George W. Bush stepped down today in a peaceful transfer of power. He did not suspend the Constitution or the 22nd Amendment. He did not declare martial law. Army troops in Colorado Springs remain on base, training, and are not assuming command of portions of the state of Colorado.

Osama bin Laden was not captured and produced in an "October surprise" to alter the outcome of the election. Iran has not been attacked. Our only response to the war in Gaza (please note both sides claiming victory; at least one of them is wrong) has been diplomatic.

Bush did not pardon himself for any "war crimes," nor did he pardon former Vice President Cheney or any of his own administration's officials. Yes, he did plenty of damage on his way out, but it's damage that Obama would quite likely have done himself had he been in office.

Bush did not even attempt to ram through last-minute appointments to judicial or administrative agency positions.

Bush opened Blair House to the Obama family for the traditional five days preceding today's inauguration. He said nice things about Obama taking power and went to some effort himself, and directed his staff to go to some effort, to hand over the reins of power to President Obama.

None of these predictions and gripes of blue-colored Kool-aid drinkers came true. Our democratic republic is thriving and alive. George W. Bush is now Private Citizen Bush, a (wealthy) resident of Crawford, Texas. He has his opinions and beliefs, like the rest of us. To be sure, he has a lot of money and a nice government pension and plenty of political contacts. But he has no more overt political power than do I. He doesn't even get an excuse from jury duty if he's summoned.

A Quibble

Barack Obama is not the forty-fourth President of the United States.

No, I'm not talking about the de minimis error in the wording of the oath he swore this morning (which was John Roberts' fault, and Roberts can be forgiven that because he's never done this before, either). What he said has the same meaning as the oath, and he can say the words in the right order later if that will appease the Kool-Aid drinkers who think government is a game of magical rituals, talismans and recital of spells.

No, I'm going to suggest not that Barack Obama is not the President at all, but rather that he is the forty-third President of the United States.

If you count him as #44, then you're counting Grover Cleveland twice.
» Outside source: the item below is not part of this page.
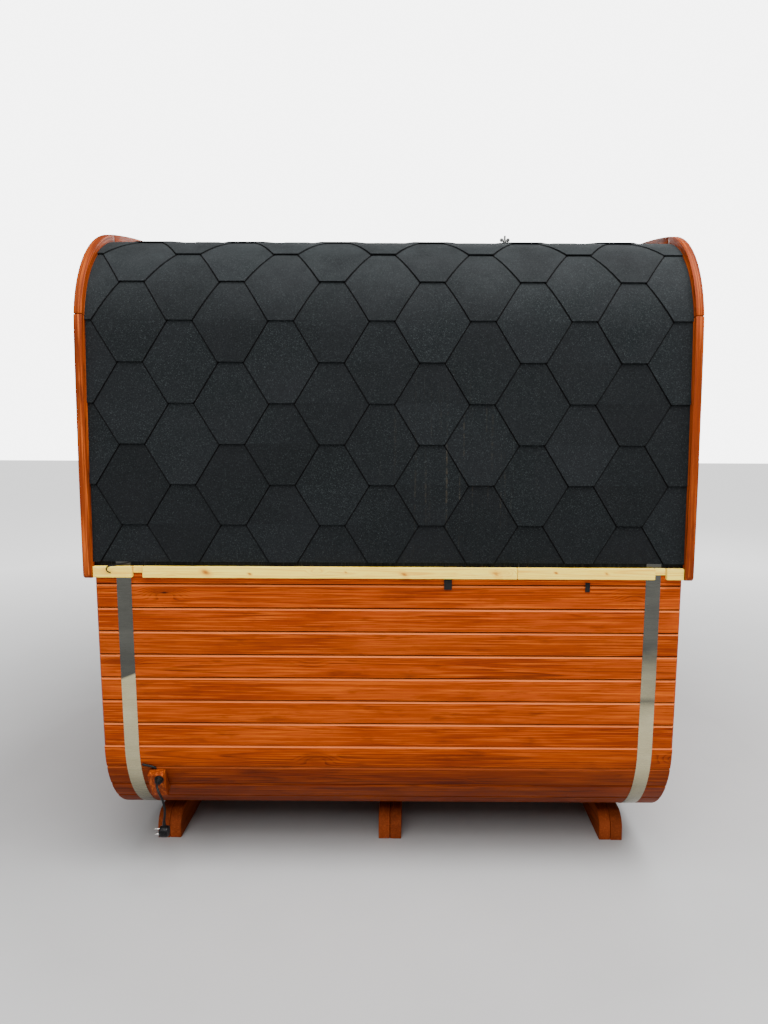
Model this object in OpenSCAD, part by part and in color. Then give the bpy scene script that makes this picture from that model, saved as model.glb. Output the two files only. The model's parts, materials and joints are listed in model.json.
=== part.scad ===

Wikipedia's list of the Presidents is as good as any out there. Cleveland is counted as President #22 and President #24, because his terms were not consecutive. But he was still the same guy. So if you count the number of people who have served as President of the United States since adoption of the Constitution in 1789, Obama is only the forty-third holder of the office.

Cleveland's comeback in 1892 is remarkable. It could never happen again today. Think about it. In 1884, Cleveland eked out a very narrow victory over James Blaine, a Republican Senator from Maine. Cleveland's margin of victory was 219 electoral votes to Blaine's 182; the popular vote was decided by less than .3%, or less than 30,000 votes nationwide (something like 10 million votes were cast total). A squeaker to be sure, probably a corrupted election, and one whose main issues were character assassinations on the various candidates.
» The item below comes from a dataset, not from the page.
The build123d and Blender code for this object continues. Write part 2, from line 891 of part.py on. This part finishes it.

Then, in 1888, Cleveland runs for re-election. He loses to Benjamin Harrison, a one-term former Senator whose main qualification was that his grandfather had been President for a month. (Learn more about that here!) Harrison managed to flip two states from the 1894 1884 election -- New York and Indiana. Harrison's campaign was so dicey that he actually lost the popular vote -- Cleveland got 48.6% of the vote and Harrison only 47.8%; the difference was about 90,000 votes out of just over 11 million cast.

Today, would such a candidate -- a President who had managed to conduct so inept a campaign as to bungle a popular victory, got himself voted out of office, and who had previously got in by a whisker after a nasty campaign -- ever stand a chance of getting a third nomination by his party? I say, "no way." The Democrats wouldn't want Jimmy Carter. Republicans wouldn't want George H.W. Bush the Elder. If Obama loses his bid for re-election in 2012, would anyone seriously think the Democrats would nominate him again in 2016? No way.
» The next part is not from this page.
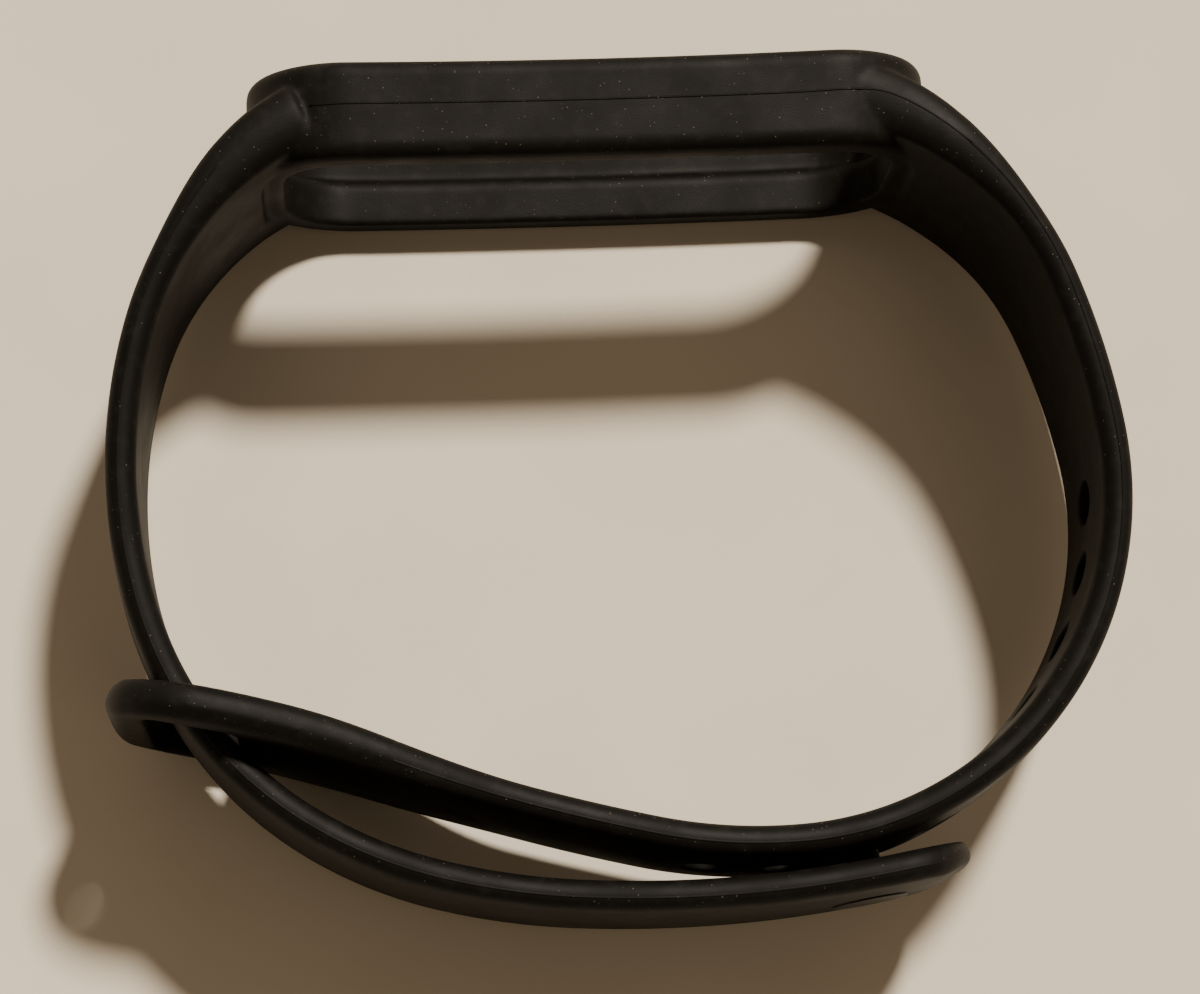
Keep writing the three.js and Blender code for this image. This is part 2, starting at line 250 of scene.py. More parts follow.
def hole_shape(number):
    """A hole's distance along the strap, half its length and half its width."""
    stretch = STUD_HOLE_STRETCH if number == STUD_HOLE else 0.0
    return FIRST_HOLE + number * HOLE_PITCH, (HOLE_LENGTH + stretch) / 2, HOLE_WIDTH / 2


# ---- mesh helpers ----
def wall_faces(rows, size, skipped=()):
    """Quads from each ring of size points to the next ring, except those at (row, point)."""
    faces = []
    for i in range(rows - 1):
        for k in range(size):
            if (i, k) not in skipped:
                n = (k + 1) % size
                faces.append((i * size + k, i * size + n, (i + 1) * size + n, (i + 1) * size + k))
    return faces


def end_faces(rows, size):
    """The faces that close the first ring and the last one."""
    last = (rows - 1) * size
    return [tuple(range(size)), tuple(range(last, last + size))]


def new_object(name, mesh):
    item = bpy.data.objects.new(name, mesh)
    bpy.context.scene.collection.objects.link(item)
    return item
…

But Cleveland did exactly that. He managed to convince his party to give him a third bite at the apple. And he pulled it off. Thanks to the admission of some new states, a re-drawing of the electoral college map, new rules allowing states to appoint electors of different parties, the intervention of a significant third party, and most of all, the unpopularity of a tariff system promoted by the Harrison Administration, Cleveland steamrollered Harrison in 1892. His margin of victory the third time around was a full 3.0%, ten times the margin he's first been elected by twelve years previously.

So there's no doubt that Cleveland was the twenty-second President and Harrison the twenty-third. The question is what to do about Cleveland defeating Harrison in 1892. For whatever reason, a convention has arisen such that the second Cleveland Administration, which held office from 1893 to the early weeks of 1897, is counted as the twenty-fourth Presidency. But I think, hey, it's the same guy. How could he be the twenty-second President and the twenty-fourth President at the same time? Wouldn't be at least as accurate to say that when he swore the oath in 1893, Cleveland re-assumed the office and became the twenty-second President again?

As it turned out, Cleveland eventually lost the support of most of his party by supporting the gold standard; he offered a candidacy for re-election with a splinter group of "National Democrats" joining the Republicans in supporting the gold standard, but lost the nomination to Senator John Palmer of Illinois. (Palmer and the "Gold Democrats" had no appreciable impact on the election of 1896, which is an election worthy of a lot of independent study on its own; the point here is that Cleveland desired a third term as President, and there were no rules against him seeking it.)

So, ever since 1893, we've been counting our Presidents wrong, and we continue to do so today. Barack Hussein Obama is actually the forty-third President of the United States. But our convention, which is thoroughly arbitrary, is to count Cleveland twice, which means Obama is given number 44. Either way, congratulations, Mr. President.